Warten

Ob beim Anstellen an Supermarktkassen, an Bushaltestellen, auf Bahnhöfen, im Wartezimmer von Ärzten, in den Stuben von Ämtern – das WARTEN stirbt aus. Jedenfalls das Warten im Sinne von Nichtstun ohne Ablenkung durch Surfen, Chatten, Spielen. Viele können es sich schon gar nicht mehr vorstellen: gegen die Wand starren. In den Himmel schauen. Andere Leute beobachten. Ausharren und sich in Geduld üben. Aber ist das Ende der Langeweile wirklich eine Erlösung? (Christoph Drießen)

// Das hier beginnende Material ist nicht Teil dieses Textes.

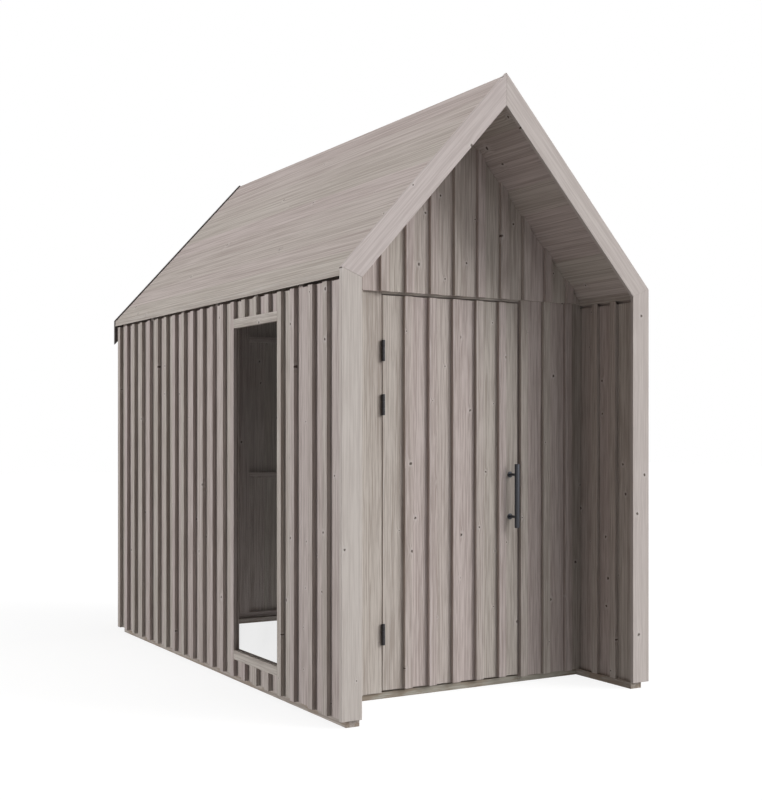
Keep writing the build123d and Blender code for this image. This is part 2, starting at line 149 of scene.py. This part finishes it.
def stained_wood(name, pale, dark, pink, green, knots=0.45, fibres=FIBRES, stains=0.0):
    """Softwood, sawn or planed, with a semi-transparent stain.

    The eye gets pale and dark fibres along each board, bent round small dark knots with a pale
    ring, a dull sheen, and boards that lean a little to pink or to green. Stains, where there
    are any, are brown patches of damp.
    """
    material, tree = new_material(name)
    coords = add_node(tree, "Attribute", {"attribute_name": "grain"}).outputs["Vector"]
    tone = add_node(tree, "Attribute", {"attribute_name": "tone"}).outputs["Fac"]

    # Distance to the nearest knot, in metres on a knot of middling size
    flat = add_node(tree, "VectorMath", {"operation": "MULTIPLY", 1: (1, 1, 0)}, _0=coords)
    cells = add_node(tree, "TexVoronoi", {"voronoi_dimensions": "2D", "Scale": 1 / KNOT_CELL}, Vector=flat)
    chance = add_node(tree, "SeparateColor", Color=cells.outputs["Color"]).outputs
    has_knot = add_node(tree, "Math", {"operation": "LESS_THAN", 1: knots}, _0=chance["Red"])
    size = add_node(tree, "MapRange", {**EASED, "To Min": 0.5, "To Max": 1.3}, Value=chance["Green"])
    near = add_node(tree, "Math", {"operation": "MULTIPLY", 1: KNOT_CELL}, _0=cells)
    near = add_node(tree, "Math", {"operation": "DIVIDE"}, _0=near, _1=size)
    ragged = add_node(tree, "MapRange", {**EASED, "From Min": 0.3, "From Max": 0.7, "To Min": -KNOT_RAGGED,
                                         "To Max": KNOT_RAGGED}, Value=streaks(tree, coords, RAGGED, 2.0))
    near = add_node(tree, "Math", {"operation": "ADD"}, _0=near, _1=ragged)

    # Fibres that swell round a knot
    swell = add_node(tree, "MapRange", {**EASED, "From Max": KNOT_SWELL, "To Min": KNOT_BEND, "To Max": 0.0},
                     Value=near)
    swell = add_node(tree, "Math", {"operation": "MULTIPLY"}, _0=swell, _1=has_knot)
    aside = add_node(tree, "CombineXYZ", Y=swell)
    bent = add_node(tree, "VectorMath", {"operation": "ADD"}, _0=coords, _1=aside)
    streak = add_node(tree, "Mix", {"Factor": 0.6}, A=streaks(tree, bent, RINGS, 4.0),
                      B=streaks(tree, bent, fibres, 3.0))
    share = add_node(tree, "MapRange", {**EASED, "From Min": 0.4, "From Max": 0.6}, Value=streak)
    colour = add_node(tree, "Mix", {**COLOUR, "A": srgb(dark), "B": srgb(pale)}, Factor=share)

    # Each board's own lean to pink or green
    lean = add_node(tree, "Mix", {"Factor": 0.25}, A=tone, B=streaks(tree, coords, CLOUDS, 2.0))
    lean = add_node(tree, "MapRange", {**EASED, "From Min": 0.2, "From Max": 0.8}, Value=lean)
    tint = add_node(tree, "Mix", {**COLOUR, "A": srgb(pink), "B": srgb(green)}, Factor=lean)
    colour = add_node(tree, "Mix", {**COLOUR, "blend_type": "MULTIPLY", "Factor": 1.0}, A=colour, B=tint)

    if stains:
        cover = add_node(tree, "MapRange", {**EASED, "From Min": 0.45, "From Max": 0.6, "To Max": stains},
                         Value=streaks(tree, coords, STAINS, 3.0))
        colour = add_node(tree, "Mix", {**COLOUR, "B": srgb("#8a7866")}, Factor=cover, A=colour)
    for (inner, outer), strength, shade in ((KNOT_HALO, 0.45, "#cdc6c2"), (KNOT_HEART, 0.9, "#4a3d35")):
        ends = {"From Min": inner, "From Max": outer, "To Min": strength, "To Max": 0.0}
        cover = add_node(tree, "MapRange", {**EASED, **ends}, Value=near)
        cover = add_node(tree, "Math", {"operation": "MULTIPLY"}, _0=cover, _1=has_knot)
        colour = add_node(tree, "Mix", {**COLOUR, "B": srgb(shade)}, Factor=cover, A=colour)

    sheen = add_node(tree, "MapRange", {**EASED, "From Min": 0.3, "From Max": 0.7, "To Min": 0.82,
                                        "To Max": 0.68}, Value=streak)
    relief = add_node(tree, "Bump", {"Strength": 0.35, "Distance": 0.6 * MM}, Height=streak)
    shader = add_node(tree, "BsdfPrincipled", {"Specular IOR Level": 0.25}, Base_Color=colour,
                      Roughness=sheen, Normal=relief)
    add_node(tree, "OutputMaterial", Surface=shader)
    return material


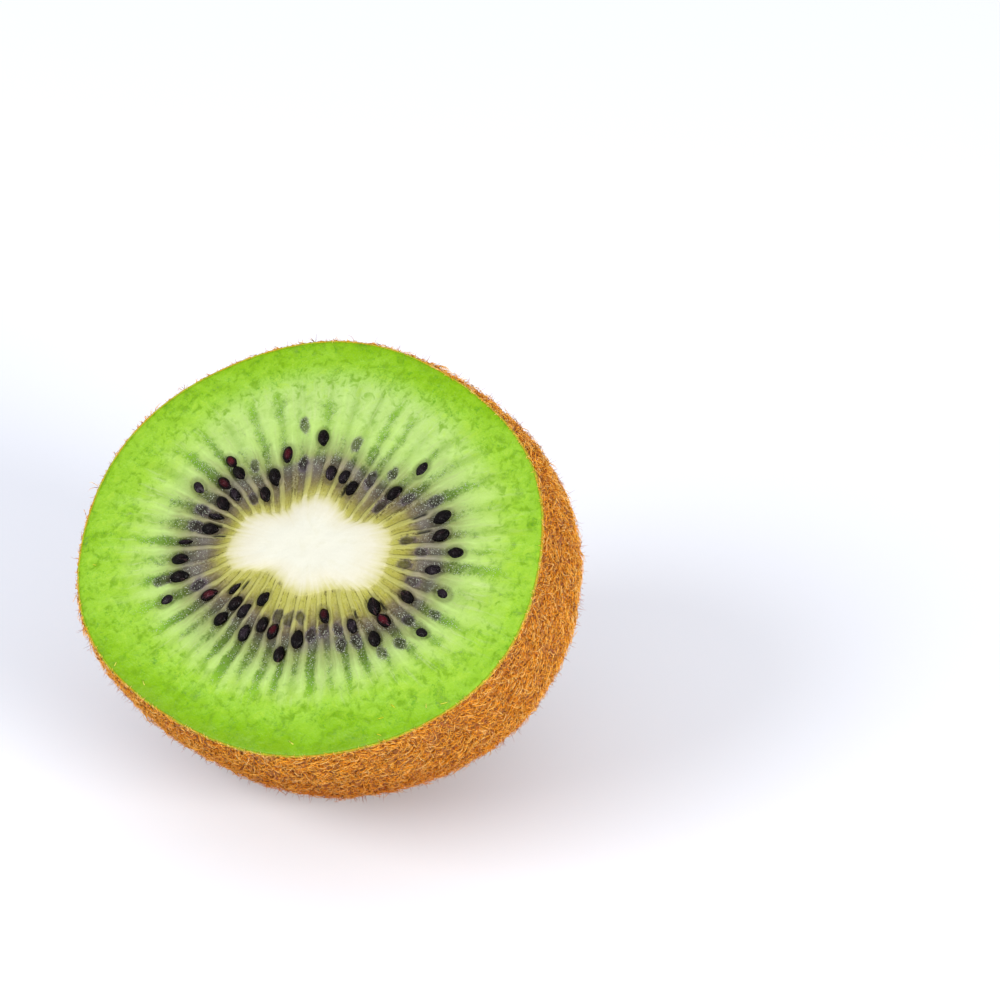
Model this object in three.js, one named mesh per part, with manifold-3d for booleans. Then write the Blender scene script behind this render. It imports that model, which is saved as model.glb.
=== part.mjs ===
// Half of a kiwi fruit, cut across and lying on the round of its skin.
// Millimetres, +Z up. The origin is the middle of the small flat spot that the half rests on.
// The cut face looks towards -Y and up. The flesh and the pale core are turned on a lathe profile
// in the fruit's own frame (cut face at height 0, tip below), pressed out of round, and then laid down.

import * as THREE from "three";
import { mergeVertices } from "three/addons/utils/BufferGeometryUtils.js";
import Module from "manifold-3d";

// Driving dimensions of the half fruit
const WIDE_RADIUS = 27;
const NARROW_RADIUS = 23.6;
const HALF_LENGTH = 33.8;
const SIDE_FULLNESS = 2.4;
const LEAN_BACK = THREE.MathUtils.degToRad(37.1);
const ROLL = THREE.MathUtils.degToRad(13.5);
const FLAT_SPOT_DEPTH = 0.6;

// Uneven outline of the cut: [waves a turn, share of the radius, where the first crest lies]
const OUTLINE_WAVES = [
  [2, 0.014, THREE.MathUtils.degToRad(-35)],
  [3, 0.010, THREE.MathUtils.degToRad(-35)],
  [4, 0.005, THREE.MathUtils.degToRad(29)],
  [6, 0.008, THREE.MathUtils.degToRad(-25)],
];

// Below the cut the belly's oval turns: its own wave grows with depth at this rate
const BELLY_WAVES = [[2, 0.057, THREE.MathUtils.degToRad(56)]];
const BELLY_REACH = 6;

// Pale core: its narrow half width at the cut, and its own waves in millimetres
const CORE_RADIUS = 5.3;
const CORE_LENGTH = 27;
const CORE_GAP = 0.35;
const CORE_EDGE_HEIGHT = 0.05;
const CORE_CROWN_HEIGHT = 0.25;
const CORE_CROWN_RADIUS = 3.2;
const CORE_WAVES = [
  [1, 0.5, THREE.MathUtils.degToRad(-21)],
  [2, 0.6, THREE.MathUtils.degToRad(6)],
  [3, 0.4, THREE.MathUtils.degToRad(-30)],
  [4, 0.4, THREE.MathUtils.degToRad(12)],
  [6, 0.6, THREE.MathUtils.degToRad(-29)],
];

// Ring of seed cells round the core. The cells leave the core square to its edge, as the
// hyperbolas do that cross a family of ellipses with these foci.
const FOCUS = 7;
const CELLS = 44;
const CELL_DEPTH = 0.35;
const CELL_END = 17;
const CELL_END_SLOPE = 5;
const CELL_START_GAP = 0.5;
const CELL_START_SLOPE = 3;
const CELL_BACK_SHARE = 0.35;
const CELL_FIRST_TURN = THREE.MathUtils.degToRad(10.4);
const CELL_CROWDING_WAVES = [
  [1, THREE.MathUtils.degToRad(4.4), THREE.MathUtils.degToRad(180)],
  [2, THREE.MathUtils.degToRad(2), THREE.MathUtils.degToRad(26)],
];

// Seeds: one letter for each cell, counted from the right and anticlockwise, in four rows that
// stand off from the core. B black, R reddish brown, d dark and half sunk, t thin on its edge.
// Where a g stands, a pale seed lies wholly sunk under the flesh, and nothing breaks the surface.
const SEED_SIDES = 6;
const SEED_BANDS = 4;
const SEED_LENGTH = 2.3;
const SEED_WIDTH = 1.5;
const SEED_THICKNESS = 1.15;
const SEED_ROWS = [
  { standoff: 2.7, chart: ".g...g..Bdd....Bg.........t..B.ggg.R...B...g" },
  { standoff: 4.7, chart: "g...gB.g....g.B..dBtB...gR.Bd.BR.Bgggd.R.Bg." },
  { standoff: 6.8, chart: ".BBg..g..g.B.R.gBR.ggtBB...B.d..B...ggB.g..d" },
  { standoff: 8.9, chart: "B....d......g...R.d....gd.............ggdgd." },
];
const SEED_KINDS = {
  B: { proud: 0.45, size: 1.0, width: 1.0 },
  R: { proud: 0.34, size: 0.95, width: 0.95 },
  d: { proud: 0.26, size: 0.95, width: 1.0 },
  t: { proud: 0.3, size: 0.9, width: 0.5 },
};
const SEED_SWING = THREE.MathUtils.degToRad(34);
const SEED_PLACE_UNEVENNESS = 0.2;
const SEED_SIZE_UNEVENNESS = 0.1;
const GOLDEN_STEP = 0.618034;
const SILVER_STEP = 0.414214;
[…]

Das Stehen in einer Schlange oder auf Bahnsteigen „macht (…) deutlich, dass das Warten wesentlich ist für die Erfahrung des Zusammenseins, für die zaghafte Möglichkeit von Gemeinschaft. Es ist eine Zeit, in der es Begegnungen geben kann. In die Ärgernisse und Frustrationen der demütigen und kunstlosen Würde des Wartens, das Sich-Übens in Geduld als Achtung vor den anderen, mischt sich die stillschweigende Akzeptanz der geteilten Zeit. Die aufgeschobene, unproduktive Zeit des Wartens, bis man an die Reihe kommt, ist untrennbar verbunden mit jeder Form von Gegenseitigkeit und Kooperation.“ (Jonathan Crary, 24/7. Schlaflos im Spätkapitalismus. Aus dem Englischen von Thomas Laugstien, Berlin 2014, S. 103)

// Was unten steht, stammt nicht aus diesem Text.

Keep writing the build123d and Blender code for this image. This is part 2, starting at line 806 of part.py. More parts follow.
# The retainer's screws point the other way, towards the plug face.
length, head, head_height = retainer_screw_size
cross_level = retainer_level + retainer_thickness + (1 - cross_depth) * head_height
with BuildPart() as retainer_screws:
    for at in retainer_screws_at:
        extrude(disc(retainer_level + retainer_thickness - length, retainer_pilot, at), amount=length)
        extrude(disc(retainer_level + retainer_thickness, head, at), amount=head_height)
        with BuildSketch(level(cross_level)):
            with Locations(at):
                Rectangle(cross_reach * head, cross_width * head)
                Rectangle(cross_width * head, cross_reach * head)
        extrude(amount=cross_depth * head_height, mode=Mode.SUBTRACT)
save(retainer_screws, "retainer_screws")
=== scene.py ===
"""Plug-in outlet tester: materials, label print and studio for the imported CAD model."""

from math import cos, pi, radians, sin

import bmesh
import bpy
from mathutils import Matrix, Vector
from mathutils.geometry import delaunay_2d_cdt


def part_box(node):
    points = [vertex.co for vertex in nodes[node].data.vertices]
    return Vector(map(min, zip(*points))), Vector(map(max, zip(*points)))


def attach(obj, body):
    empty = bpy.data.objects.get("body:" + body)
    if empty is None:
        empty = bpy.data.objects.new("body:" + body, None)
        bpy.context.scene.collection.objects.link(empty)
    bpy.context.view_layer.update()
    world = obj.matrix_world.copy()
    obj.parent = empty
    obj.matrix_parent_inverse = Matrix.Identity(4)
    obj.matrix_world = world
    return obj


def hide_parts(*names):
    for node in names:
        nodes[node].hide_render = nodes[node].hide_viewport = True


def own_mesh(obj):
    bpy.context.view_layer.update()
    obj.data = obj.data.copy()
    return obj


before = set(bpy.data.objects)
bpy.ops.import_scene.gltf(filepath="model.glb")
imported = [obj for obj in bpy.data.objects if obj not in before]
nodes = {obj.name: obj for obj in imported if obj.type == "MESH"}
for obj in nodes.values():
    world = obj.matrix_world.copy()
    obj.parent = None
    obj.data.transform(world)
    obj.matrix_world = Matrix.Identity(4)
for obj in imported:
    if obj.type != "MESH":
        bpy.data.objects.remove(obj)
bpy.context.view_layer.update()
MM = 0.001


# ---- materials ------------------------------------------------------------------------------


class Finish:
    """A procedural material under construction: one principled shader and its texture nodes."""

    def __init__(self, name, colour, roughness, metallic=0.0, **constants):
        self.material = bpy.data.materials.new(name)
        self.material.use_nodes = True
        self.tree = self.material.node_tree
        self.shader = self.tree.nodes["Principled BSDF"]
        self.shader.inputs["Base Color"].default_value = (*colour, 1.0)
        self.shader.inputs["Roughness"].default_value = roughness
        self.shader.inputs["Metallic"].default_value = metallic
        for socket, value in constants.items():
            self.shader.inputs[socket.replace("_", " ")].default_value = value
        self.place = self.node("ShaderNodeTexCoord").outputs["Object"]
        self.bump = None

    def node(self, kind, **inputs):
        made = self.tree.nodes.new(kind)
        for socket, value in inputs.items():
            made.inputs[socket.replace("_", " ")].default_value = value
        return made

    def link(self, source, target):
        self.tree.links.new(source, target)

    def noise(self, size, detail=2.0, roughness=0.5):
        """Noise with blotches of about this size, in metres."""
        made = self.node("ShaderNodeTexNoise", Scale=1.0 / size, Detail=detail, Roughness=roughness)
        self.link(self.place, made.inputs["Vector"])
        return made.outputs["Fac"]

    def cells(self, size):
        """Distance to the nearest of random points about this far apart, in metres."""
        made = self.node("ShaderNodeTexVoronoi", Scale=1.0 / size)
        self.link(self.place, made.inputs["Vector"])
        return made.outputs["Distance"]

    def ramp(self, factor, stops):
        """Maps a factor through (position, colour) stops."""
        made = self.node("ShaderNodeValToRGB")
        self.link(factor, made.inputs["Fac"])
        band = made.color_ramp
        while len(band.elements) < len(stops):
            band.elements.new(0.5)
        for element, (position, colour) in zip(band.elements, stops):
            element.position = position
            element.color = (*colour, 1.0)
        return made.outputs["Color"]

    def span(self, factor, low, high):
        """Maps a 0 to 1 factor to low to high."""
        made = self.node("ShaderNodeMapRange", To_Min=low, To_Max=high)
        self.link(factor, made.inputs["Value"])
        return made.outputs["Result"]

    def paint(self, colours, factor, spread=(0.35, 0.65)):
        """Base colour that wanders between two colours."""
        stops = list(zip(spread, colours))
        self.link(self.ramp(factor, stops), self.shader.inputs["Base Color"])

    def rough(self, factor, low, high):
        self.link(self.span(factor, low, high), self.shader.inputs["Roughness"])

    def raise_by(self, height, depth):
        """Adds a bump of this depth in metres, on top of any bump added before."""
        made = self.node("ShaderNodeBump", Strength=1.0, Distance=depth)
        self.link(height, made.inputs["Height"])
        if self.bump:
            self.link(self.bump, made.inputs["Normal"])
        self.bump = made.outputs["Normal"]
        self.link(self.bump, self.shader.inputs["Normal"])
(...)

„Es gibt noch einen anderen, für die weiße Welt befremdlich scheinenden Teil im Dadirri: das Abwarten. Unsere Kultur, die Kultur der australischen Ureinwohner, hat uns gelehrt, ruhig zu sein und abzuwarten. Wir versuchen nicht, Dinge zu beschleunigen. Wir lassen alles seinen natürlichen Gang gehen – wie die Jahreszeiten. Wir beobachten den Mond in jeder seiner Phasen. Wir warten auf den Regen, damit er unsere Flüsse fülle und die durstige Erde bewässere, wie auf unseren Gemälden. Wir leben im Rhythmus des Landes. Wenn die Dämmerung anbricht, bereiten wir uns auf die Nacht vor. Morgens stehen wir mit der Sonne auf. Wir schauen uns bei unseren Streifzügen immer wieder die Früchte des Waldes an; doch wir warten, bis sie reif sind; erst dann ernten wir sie. Wir warten auf unsere Jugendlichen, die heranwachsen, Schritt für Schritt, sichtbar in ihren Initiationszeremonien. Wenn ein Verwandter stirbt, so trauern wir eine lange Zeit. Unser Schmerz gehört uns, und wir gestatten ihm, langsam zu heilen.“ (Aus: Miriam Rose Ungunmerr-Baumann, Dadirri – ein Hören, das heilt. Die Heiligkeit des Landes, das Abwarten in der Stille und der geduldige Kampf um Achtung und Respekt, in: Publik-Forum Nr. 3 vom 10. Februar 1995, S. 24f.)